List each line holding the string "this".

Structured object records
..........

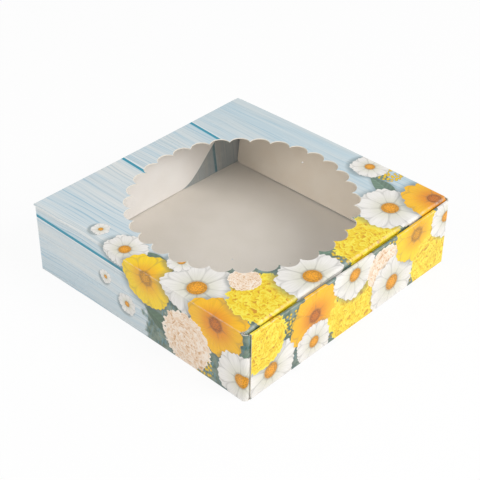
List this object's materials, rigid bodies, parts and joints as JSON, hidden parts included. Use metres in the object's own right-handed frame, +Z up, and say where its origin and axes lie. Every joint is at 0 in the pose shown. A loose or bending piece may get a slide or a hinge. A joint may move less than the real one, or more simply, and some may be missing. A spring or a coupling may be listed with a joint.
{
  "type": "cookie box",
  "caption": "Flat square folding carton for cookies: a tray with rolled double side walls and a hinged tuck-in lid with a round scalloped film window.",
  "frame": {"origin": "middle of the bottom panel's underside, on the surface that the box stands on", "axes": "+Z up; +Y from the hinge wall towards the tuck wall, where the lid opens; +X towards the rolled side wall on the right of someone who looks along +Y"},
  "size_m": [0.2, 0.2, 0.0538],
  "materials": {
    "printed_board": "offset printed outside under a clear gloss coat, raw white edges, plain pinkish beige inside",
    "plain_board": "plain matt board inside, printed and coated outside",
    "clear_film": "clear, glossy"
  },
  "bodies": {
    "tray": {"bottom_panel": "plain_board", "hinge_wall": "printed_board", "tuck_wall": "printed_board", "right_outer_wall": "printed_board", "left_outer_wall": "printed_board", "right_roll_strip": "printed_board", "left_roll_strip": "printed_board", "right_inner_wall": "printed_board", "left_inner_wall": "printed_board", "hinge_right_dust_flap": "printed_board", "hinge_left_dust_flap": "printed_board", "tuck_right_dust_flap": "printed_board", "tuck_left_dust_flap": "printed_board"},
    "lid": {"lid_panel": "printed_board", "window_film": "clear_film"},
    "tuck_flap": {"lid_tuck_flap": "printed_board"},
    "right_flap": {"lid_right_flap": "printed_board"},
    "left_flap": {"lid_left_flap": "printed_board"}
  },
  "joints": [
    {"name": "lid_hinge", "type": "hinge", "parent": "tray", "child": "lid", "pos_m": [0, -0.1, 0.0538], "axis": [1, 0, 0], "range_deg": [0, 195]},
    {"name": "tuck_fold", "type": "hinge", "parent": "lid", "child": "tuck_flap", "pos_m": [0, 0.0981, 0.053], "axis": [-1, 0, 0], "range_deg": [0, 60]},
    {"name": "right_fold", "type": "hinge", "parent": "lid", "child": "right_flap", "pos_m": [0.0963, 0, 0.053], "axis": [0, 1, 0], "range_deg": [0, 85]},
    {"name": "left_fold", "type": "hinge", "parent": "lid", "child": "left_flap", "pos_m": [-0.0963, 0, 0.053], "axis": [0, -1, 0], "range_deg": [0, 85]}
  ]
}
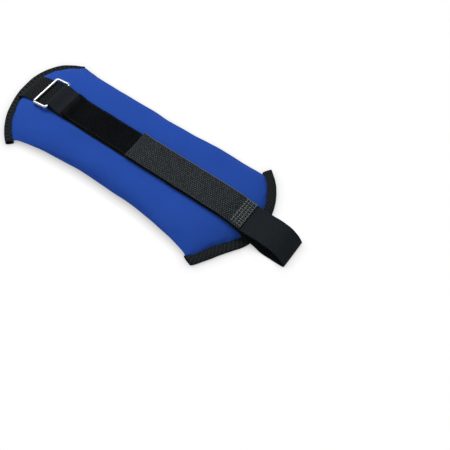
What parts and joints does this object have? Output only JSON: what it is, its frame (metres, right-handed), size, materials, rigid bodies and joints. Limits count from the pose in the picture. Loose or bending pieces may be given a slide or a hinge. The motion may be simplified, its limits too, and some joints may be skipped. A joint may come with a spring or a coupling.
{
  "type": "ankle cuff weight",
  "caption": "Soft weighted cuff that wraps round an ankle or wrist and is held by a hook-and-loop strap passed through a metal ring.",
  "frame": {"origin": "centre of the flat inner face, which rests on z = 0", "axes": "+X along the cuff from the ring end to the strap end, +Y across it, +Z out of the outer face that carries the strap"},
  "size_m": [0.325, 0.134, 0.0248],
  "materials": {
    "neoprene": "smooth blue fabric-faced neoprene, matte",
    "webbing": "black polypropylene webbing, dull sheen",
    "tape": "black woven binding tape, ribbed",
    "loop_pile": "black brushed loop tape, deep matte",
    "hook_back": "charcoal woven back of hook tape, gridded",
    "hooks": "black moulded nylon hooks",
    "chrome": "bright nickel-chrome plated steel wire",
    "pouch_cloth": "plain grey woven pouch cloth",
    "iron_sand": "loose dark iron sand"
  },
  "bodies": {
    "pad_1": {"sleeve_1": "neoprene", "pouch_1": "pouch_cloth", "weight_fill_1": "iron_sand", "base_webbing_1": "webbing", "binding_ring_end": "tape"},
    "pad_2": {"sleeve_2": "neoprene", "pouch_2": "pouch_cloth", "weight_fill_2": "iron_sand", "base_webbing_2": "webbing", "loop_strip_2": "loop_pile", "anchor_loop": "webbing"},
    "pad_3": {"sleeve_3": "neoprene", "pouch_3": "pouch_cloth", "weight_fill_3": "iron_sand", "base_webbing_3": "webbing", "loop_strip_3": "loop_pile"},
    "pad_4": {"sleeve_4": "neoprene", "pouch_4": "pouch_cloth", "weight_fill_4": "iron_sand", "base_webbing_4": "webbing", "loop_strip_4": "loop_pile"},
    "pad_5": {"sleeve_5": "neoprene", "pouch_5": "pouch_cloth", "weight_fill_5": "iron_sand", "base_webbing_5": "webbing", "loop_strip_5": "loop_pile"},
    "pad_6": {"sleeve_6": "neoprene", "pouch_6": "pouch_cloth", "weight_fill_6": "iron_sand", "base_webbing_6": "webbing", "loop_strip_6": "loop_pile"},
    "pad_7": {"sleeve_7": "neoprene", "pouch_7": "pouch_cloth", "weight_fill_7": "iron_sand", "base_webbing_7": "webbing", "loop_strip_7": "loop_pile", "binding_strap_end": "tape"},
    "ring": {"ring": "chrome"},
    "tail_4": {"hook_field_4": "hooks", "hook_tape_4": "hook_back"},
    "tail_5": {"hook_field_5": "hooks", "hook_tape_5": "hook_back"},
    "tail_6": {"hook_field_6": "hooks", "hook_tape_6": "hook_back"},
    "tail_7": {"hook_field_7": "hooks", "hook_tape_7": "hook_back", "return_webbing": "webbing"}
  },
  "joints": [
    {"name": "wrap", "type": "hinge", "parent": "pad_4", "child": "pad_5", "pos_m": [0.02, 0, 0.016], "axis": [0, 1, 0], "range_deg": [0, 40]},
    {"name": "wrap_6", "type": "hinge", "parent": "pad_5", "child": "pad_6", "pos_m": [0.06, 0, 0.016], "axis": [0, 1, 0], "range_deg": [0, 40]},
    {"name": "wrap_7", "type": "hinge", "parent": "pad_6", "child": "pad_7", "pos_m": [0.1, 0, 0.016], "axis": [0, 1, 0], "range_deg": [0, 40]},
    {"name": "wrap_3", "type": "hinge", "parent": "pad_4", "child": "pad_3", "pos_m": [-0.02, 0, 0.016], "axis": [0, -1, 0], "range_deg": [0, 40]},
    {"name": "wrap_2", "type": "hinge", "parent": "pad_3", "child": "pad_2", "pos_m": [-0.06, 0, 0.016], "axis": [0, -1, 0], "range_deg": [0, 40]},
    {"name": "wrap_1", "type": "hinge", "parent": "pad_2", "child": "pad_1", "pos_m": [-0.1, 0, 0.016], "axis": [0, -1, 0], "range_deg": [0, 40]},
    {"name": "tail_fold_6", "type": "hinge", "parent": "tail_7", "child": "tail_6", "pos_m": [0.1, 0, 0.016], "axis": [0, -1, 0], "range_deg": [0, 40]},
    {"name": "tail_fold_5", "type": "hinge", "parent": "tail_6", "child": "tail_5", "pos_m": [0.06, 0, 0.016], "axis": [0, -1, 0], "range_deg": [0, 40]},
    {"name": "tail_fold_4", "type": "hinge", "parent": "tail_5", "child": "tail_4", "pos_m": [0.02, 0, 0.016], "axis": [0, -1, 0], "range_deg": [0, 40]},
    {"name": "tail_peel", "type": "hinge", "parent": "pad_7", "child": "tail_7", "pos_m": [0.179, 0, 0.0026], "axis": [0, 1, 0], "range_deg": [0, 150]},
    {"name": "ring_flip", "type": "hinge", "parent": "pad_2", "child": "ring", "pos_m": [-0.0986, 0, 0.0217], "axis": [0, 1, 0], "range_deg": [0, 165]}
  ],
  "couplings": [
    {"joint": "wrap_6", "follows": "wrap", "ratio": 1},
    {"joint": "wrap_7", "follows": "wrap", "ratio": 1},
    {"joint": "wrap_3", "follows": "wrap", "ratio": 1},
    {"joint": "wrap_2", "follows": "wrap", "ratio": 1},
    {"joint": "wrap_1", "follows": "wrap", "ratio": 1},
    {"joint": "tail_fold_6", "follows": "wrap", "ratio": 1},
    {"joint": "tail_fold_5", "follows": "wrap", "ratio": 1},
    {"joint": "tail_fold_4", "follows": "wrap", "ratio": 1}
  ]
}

..........

# Problem solution
List this object's materials, rigid bodies, parts and joints as JSON, hidden parts included. Use metres in the object's own right-handed frame, +Z up, and say where its origin and axes lie. Every joint is at 0 in the pose shown. A loose or bending piece may get a slide or a hinge. A joint may move less than the real one, or more simply, and some may be missing. A spring or a coupling may be listed with a joint.
What parts and joints does this object have? Output only JSON: what it is, its frame (metres, right-handed), size, materials, rigid bodies and joints. Limits count from the pose in the picture. Loose or bending pieces may be given a slide or a hinge. The motion may be simplified, its limits too, and some joints may be skipped. A joint may come with a spring or a coupling.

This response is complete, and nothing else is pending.